WHAT THIS TASK INVOLVES »
Please copy every line of the records below that holds the word "behaviour".

CAD and scene scripts
####################

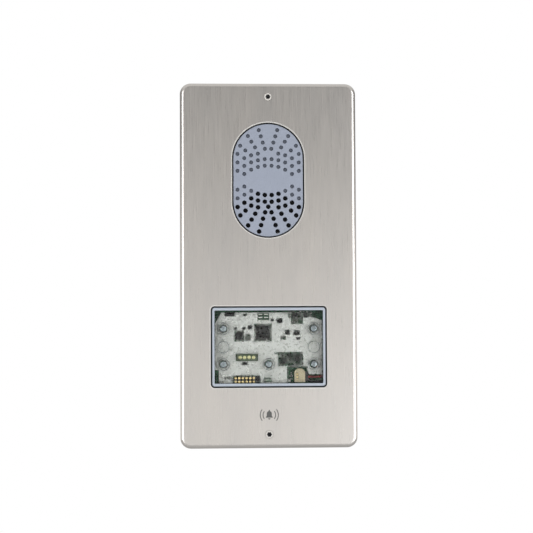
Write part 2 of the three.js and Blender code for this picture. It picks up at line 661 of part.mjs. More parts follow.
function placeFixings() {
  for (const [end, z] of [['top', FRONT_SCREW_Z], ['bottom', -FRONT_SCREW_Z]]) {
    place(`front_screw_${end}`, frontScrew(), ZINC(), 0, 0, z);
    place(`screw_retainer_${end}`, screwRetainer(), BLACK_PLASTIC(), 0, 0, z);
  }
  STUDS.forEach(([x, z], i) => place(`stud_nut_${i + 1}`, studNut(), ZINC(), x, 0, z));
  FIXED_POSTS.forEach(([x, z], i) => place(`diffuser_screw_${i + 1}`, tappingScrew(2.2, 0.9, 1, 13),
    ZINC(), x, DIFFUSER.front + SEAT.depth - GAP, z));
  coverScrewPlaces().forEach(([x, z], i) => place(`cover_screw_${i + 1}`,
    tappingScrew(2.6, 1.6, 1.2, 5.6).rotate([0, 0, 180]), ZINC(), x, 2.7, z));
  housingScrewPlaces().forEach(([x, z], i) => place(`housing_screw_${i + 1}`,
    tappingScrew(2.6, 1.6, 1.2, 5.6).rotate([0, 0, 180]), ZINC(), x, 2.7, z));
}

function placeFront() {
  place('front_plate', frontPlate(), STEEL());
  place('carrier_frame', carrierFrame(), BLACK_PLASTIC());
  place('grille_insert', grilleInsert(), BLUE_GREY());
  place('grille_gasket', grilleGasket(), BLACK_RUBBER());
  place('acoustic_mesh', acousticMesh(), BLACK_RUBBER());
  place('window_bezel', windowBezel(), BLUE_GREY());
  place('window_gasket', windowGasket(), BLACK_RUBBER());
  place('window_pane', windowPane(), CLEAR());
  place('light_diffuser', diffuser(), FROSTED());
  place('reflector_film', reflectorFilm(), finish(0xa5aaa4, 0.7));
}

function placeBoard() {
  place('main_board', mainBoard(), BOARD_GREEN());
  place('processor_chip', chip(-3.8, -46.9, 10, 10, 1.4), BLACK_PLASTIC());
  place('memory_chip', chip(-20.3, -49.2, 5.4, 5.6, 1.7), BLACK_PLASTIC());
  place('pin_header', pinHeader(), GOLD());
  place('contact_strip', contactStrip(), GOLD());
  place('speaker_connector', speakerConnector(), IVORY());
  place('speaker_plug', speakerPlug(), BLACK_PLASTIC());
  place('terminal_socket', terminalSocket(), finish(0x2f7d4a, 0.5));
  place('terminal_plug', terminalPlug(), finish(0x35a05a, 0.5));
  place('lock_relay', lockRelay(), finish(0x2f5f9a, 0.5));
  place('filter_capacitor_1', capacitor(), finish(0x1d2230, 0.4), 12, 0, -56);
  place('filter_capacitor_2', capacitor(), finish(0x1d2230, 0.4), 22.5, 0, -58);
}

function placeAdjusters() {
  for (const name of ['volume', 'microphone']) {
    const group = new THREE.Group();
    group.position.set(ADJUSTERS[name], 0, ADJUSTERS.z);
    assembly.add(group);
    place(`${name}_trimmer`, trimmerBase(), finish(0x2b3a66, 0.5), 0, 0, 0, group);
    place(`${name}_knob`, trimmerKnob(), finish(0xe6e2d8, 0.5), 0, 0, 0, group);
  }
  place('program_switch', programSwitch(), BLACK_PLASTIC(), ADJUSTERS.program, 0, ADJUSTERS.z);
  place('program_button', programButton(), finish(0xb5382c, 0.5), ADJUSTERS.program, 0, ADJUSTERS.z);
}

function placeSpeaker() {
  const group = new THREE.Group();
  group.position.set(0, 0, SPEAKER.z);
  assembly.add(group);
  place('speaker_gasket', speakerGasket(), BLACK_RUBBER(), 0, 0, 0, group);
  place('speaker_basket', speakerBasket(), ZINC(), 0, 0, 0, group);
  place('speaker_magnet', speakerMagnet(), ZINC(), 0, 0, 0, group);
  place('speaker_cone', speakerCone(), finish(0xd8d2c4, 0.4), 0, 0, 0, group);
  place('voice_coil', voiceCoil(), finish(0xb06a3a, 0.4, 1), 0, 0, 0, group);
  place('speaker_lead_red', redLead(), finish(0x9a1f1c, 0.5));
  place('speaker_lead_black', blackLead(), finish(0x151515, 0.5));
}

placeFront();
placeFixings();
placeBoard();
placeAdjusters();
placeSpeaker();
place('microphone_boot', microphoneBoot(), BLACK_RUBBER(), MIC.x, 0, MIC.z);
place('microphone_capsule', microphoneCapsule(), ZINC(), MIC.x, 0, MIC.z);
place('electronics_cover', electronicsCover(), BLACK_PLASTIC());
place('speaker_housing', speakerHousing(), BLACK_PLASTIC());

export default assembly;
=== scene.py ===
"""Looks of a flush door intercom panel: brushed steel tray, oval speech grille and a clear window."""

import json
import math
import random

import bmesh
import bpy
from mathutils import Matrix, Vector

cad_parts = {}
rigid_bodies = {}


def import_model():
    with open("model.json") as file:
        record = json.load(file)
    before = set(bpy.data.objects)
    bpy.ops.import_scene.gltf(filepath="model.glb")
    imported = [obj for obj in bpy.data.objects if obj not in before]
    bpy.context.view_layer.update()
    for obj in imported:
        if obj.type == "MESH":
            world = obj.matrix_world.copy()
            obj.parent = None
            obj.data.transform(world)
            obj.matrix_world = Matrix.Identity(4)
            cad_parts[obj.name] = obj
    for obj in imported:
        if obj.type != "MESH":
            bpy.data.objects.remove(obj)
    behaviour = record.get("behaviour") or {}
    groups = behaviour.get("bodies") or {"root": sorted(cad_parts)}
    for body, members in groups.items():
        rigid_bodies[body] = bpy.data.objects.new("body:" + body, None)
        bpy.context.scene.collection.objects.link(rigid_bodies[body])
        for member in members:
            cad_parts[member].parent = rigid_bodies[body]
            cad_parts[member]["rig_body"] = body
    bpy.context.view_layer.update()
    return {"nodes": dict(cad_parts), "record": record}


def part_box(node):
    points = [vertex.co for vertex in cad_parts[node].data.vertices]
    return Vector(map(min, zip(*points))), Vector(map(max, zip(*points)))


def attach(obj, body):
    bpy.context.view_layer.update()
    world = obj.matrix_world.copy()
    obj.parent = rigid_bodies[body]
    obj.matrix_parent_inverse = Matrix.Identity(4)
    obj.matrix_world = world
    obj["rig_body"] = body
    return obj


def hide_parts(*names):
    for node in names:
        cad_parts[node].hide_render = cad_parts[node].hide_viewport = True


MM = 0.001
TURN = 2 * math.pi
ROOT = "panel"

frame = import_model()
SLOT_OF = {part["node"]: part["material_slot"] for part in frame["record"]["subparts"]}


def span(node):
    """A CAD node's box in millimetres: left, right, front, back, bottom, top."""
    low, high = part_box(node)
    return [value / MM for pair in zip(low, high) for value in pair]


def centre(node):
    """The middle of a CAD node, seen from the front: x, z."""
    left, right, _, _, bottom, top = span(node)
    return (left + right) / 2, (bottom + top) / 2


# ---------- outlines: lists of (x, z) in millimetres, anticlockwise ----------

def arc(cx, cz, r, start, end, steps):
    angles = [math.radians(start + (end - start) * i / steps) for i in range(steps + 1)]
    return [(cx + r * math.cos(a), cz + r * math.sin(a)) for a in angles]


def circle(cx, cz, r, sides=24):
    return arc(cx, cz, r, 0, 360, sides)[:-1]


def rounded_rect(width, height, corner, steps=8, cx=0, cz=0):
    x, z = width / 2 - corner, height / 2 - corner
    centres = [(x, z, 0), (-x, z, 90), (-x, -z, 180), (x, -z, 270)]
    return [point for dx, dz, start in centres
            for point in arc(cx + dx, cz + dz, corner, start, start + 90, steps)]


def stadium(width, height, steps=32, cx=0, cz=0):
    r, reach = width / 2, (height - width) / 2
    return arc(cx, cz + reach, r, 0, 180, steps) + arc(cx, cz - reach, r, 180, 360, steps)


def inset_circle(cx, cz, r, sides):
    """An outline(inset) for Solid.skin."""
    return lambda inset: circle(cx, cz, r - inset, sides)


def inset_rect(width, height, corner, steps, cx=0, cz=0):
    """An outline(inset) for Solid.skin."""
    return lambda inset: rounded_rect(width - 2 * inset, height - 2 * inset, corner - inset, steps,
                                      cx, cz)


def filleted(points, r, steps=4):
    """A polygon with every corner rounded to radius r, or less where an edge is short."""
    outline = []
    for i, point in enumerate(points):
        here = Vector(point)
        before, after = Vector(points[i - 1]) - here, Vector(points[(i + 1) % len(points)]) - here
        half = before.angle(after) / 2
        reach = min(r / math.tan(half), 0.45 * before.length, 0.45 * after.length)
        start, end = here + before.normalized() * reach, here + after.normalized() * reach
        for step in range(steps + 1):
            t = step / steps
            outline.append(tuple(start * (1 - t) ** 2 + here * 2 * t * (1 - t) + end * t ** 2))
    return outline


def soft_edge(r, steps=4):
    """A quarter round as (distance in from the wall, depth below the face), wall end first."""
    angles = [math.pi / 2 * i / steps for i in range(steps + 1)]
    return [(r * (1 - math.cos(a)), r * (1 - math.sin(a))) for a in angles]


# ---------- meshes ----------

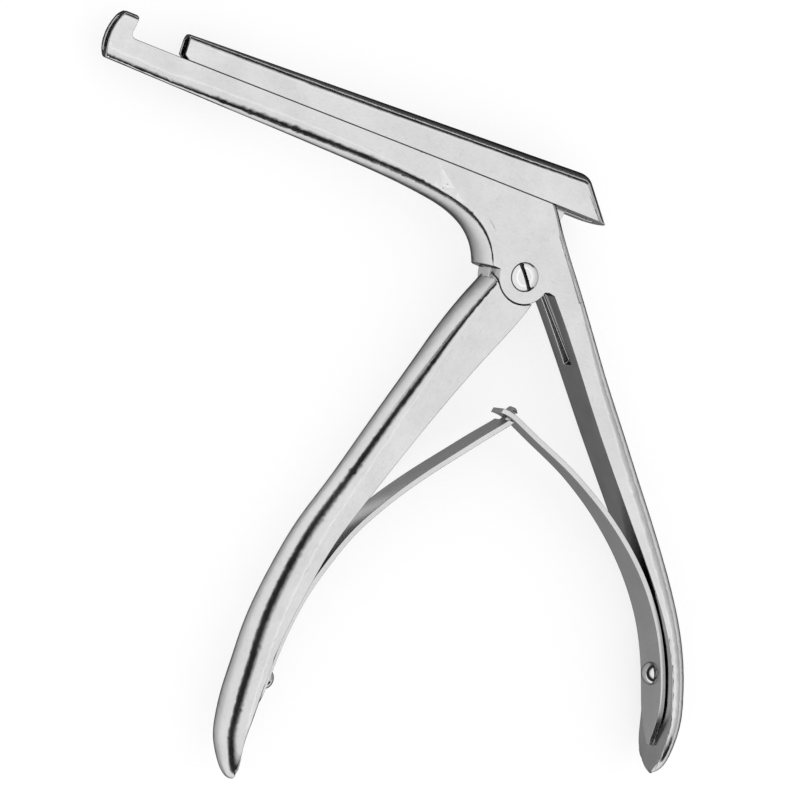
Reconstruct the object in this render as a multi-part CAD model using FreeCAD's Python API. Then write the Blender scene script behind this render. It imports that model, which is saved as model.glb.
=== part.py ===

####################

TASK OUTPUT »
    behaviour = record.get("behaviour") or {}
    groups = behaviour.get("bodies") or {"root": sorted(cad_parts)}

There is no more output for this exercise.